Cloverdale delays renewing lease for skydiving company

The City Council is planning to raise the rent to ease the airport deficit, but noise critics would like to see the lease canceled.|

The Cloverdale City Council has postponed renewing the lease for a controversial skydiving operation, but not because of persistent noise complaints about its airplanes.

Although critics of NorCal Skydiving would like to see the operation go away, City Council members are focusing on how much they should raise the rent on the company.

“The sentiment is they (City Council members) wanted to get more out of the business at the airport so the impact to the general fund would be less,” Mayor Bob Cox said Friday.

While the City Council is looking to whittle the approximate $30,000 annual deficit the city-owned airport runs and determine what rent to charge, opponents of the skydiving operation would like to see the lease canceled entirely.

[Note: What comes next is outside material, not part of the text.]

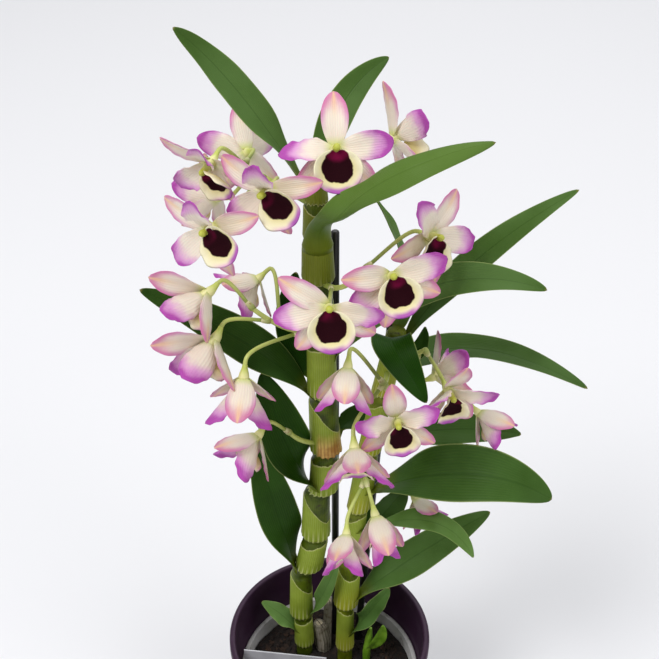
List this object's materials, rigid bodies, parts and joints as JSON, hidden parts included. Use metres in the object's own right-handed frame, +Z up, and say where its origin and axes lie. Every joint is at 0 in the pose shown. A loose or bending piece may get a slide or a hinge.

“It should be revoked. They have not lived up to several conditions of the lease,” said Jacqueline Kennedy, who lives on Dutcher Creek Road, about 2 miles west of the airport.

Kennedy is one of dozens of area residents who have complained about engine noise from the skydiving planes, which has been described as “deafening,” “like a leaf-blower overhead,” or like “snowmobiles up in the air.”

Some have compared the sound of the planes at takeoff and during their 20-minute crawl circling the valley to that of NASCAR.

Jimmy Halliday, co-owner of the skydiving operation said he has changed flight patterns, pilots and planes to lessen the din, but the complaints persist.

Last month, an attorney versed in aviation law was invited to brief the City Council and community on the issue. He bolstered the view of city officials that there is little they can do about noise complaints.

“We don’t have any control over what happens with an airplane once it’s off the ground. That’s totally FAA (Federal Aviation Administration),” Mayor Cox said.

An FAA spokesman on Friday reiterated that his agency does not regulate noise, although sometimes it will work with pilots, airports and community groups to address noise issues.

At last month’s City Council meeting, aviation expert Henry Nanjo said the FAA sets a high threshold for acceptable noise, much higher than what is found at the Cloverdale Airport, according to the Cloverdale Reveille.

Critics of the skydiving operation, who’ve formed the group Cloverdale Quiet Skies Coalition, want to see the city act as more of a mediator to come up with a noise abatement solution. They say there are days when they don’t hear the aircraft, so they claim it is possible to tone it down.

But Mayor Cox, who is on the city’s airport subcommittee, said that can be due to atmospheric conditions.

“Noise goes which way the wind blows,” he said. “If we had control over the wind that would be lovely.”

He said the skydiving operation has varied its takeoffs and landings and “done a number of things to mitigate the noise issue.”

“From my knowledge and working with Jimmy Halliday, he has done what he can within his capabilities,” Cox said.

But residents like Kennedy say the noise “has almost changed my life in a way. I dread weekends.” She said the aircraft noise from NorCal is so “incredibly loud” sometimes that she will leave the house and go shopping, and has also tried masking the overhead sound with an electric saw to cut hard ceramic tile.

Even with her saw operating, “I can still hear the plane,” she said.

Halliday did not respond to a request for comment Friday, but he previously said NorCal conducts about 4,500 parachute jumps annually.

The company has leased two acres at the airport, including a hangar, since 2009. City staff proposed a lease renewal through mid-2018 that would raise the company’s monthly rent by 7 percent, from the current $1,400 to $1,500. Under the proposal, the monthly rent would increase an additional $100 per month for each of the following two years.

But City Council members appear to want to raise the rent even more and will probably take up the matter again at their May 27 meeting, according to Cox.

“There’s a point at which you raise the rent and you lose the client,” he said. He described it as a situation of “let’s get what (rent) we can, but let’s not go too far.”